Scottish actress Elaine C. Smith, who also co-wrote the show's book, makes for a sweet and likeable leading lady. She is both sassy and humble, with a singing voice that is good, if not quite up to Boyle's standard. The multi-faceted ensemble also does well to portray the variety of personalities from Boyle's past and present.

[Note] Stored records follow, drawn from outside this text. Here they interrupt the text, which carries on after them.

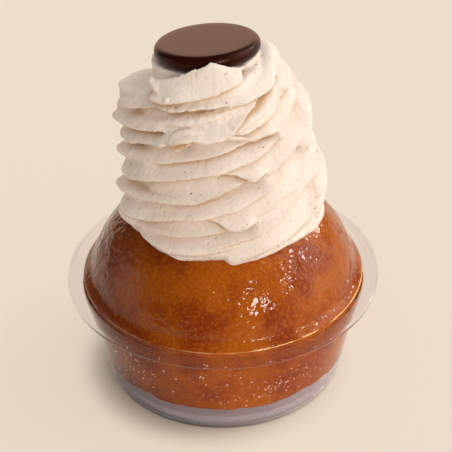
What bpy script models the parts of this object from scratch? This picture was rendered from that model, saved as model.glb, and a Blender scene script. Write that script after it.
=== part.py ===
"""Rum baba: a syrup-soaked bun in its clear cup, a piped swirl of cream and a chocolate disc.

Frame: the origin is on the cup's axis at the level that the foot stands on. +Z is up and
-Y is the front. Sizes are named in millimetres and degrees, and MM turns them into metres.
"""
import math

import bmesh
import bpy
from mathutils import Euler, Matrix, Vector, noise

MM = 0.001
GAP = 0.35                  # clear space kept between pieces that touch

# Clear cup
CUP_FOOT_RADIUS = 36.5      # outside of the wall where it meets the foot
CUP_MOUTH_RADIUS = 42.15    # inside of the wall just under the rim
CUP_WALL = 0.6
CUP_RIM_HEIGHT = 33.2       # top of the flat rim
RIM_RADIUS = 47.5
RIM_LIP = 1.2               # how far the outer edge of the rim turns down
RIM_BEAD = 0.35             # raised ring round the mouth
FOOT_RING_WIDTH = 2.3       # flat ring that the cup stands on
CUP_FLOOR = 5.9             # top of the raised floor
FLOOR_RADIUS = 31.6

# Bun
BUN_RADIUS = 41.0
BUN_WIDEST = 29.2           # height where the dome starts
BUN_DOME = 32.7             # height of the dome over that
BUN_DOME_SIDE = 2.58        # how full the dome is at its side
BUN_DOME_TOP = 1.94         # how full it is at its top
BUN_FOOT_RADIUS = 33.2
BUN_SHIFT = 0.3             # the dome sits a little to the right
BUN_UNEVEN = 0.35           # depth of the slow dips in the dome

# Cream
CREAM_LEVEL = 55.0          # where the pile of turns starts
CREAM_RISE = 55.0           # from there to where it would close
CREAM_RADIUS = 31.3
CREAM_TURNS = (-0.26, 5.17)  # turn count at the first and the last end of the rope
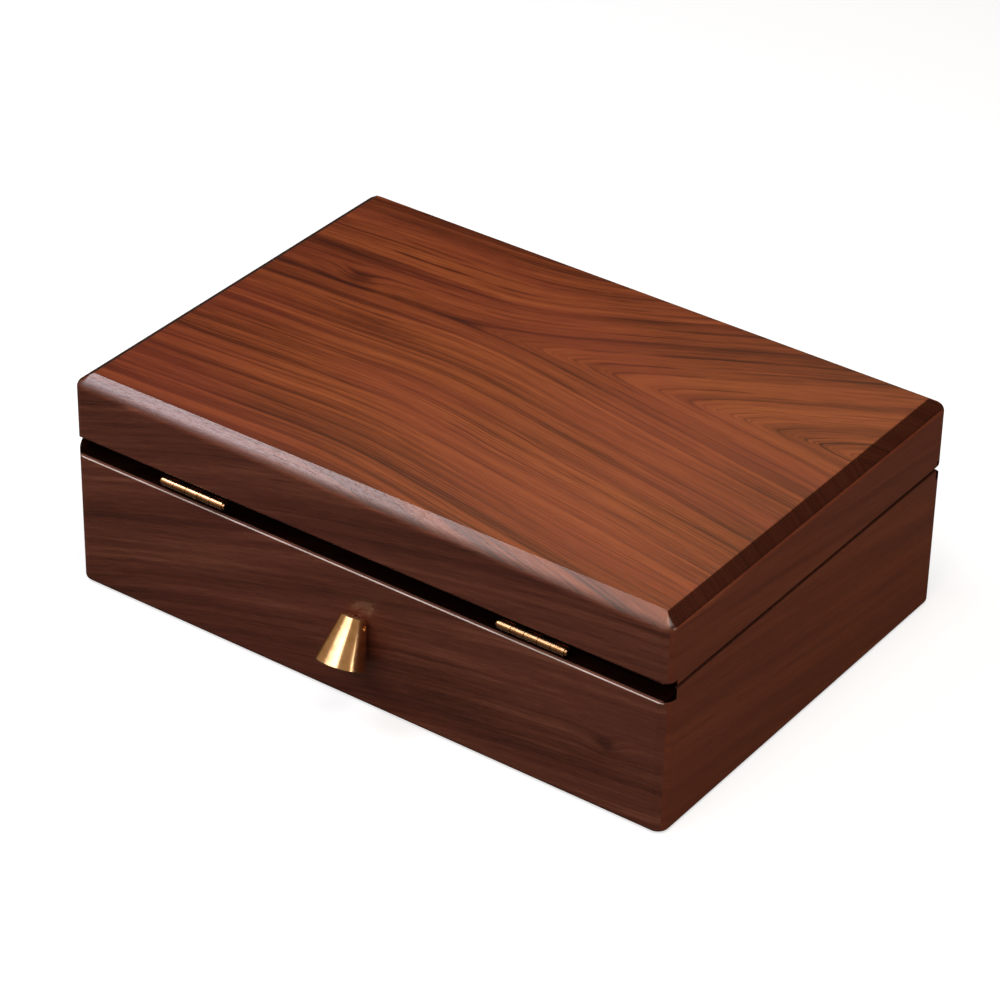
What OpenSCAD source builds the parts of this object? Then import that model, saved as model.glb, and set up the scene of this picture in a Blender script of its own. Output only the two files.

Despite its subject matter's potential for cheesiness, I Dreamed a Dream is surprisingly down to earth and feels like an honest tribute to Boyle's journey, rather than merely a leap onto the SuBo bandwagon. For the most part, the show is light and funny, with plenty of jibes about life in small-town Scotland and the singer's initially frumpy image. Yet attention is also paid to the darker side of Boyle's sudden stardom – the intense pressure to live up to her own hype, and the news media that relentlessly chronicled her every move. This is emphasized in the television-themed set design and the sound cues of a persistent knocking on Boyle's door, something which hounds the singer throughout the two acts.

It's all worth it though when Susan Boyle (that's the real Susan Boyle) takes the stage post curtain call to the resounding cheers of her fans. You forget until you hear her live just how impressive Boyle's voice really is. It's an inspiring reminder that, whatever else, raw talent is what made Susan Boyle a star…and will likely keep her one for a long time to come.

I Dreamed a Dream plays the Bord Gáis Energy Theatre April 24th – 28th.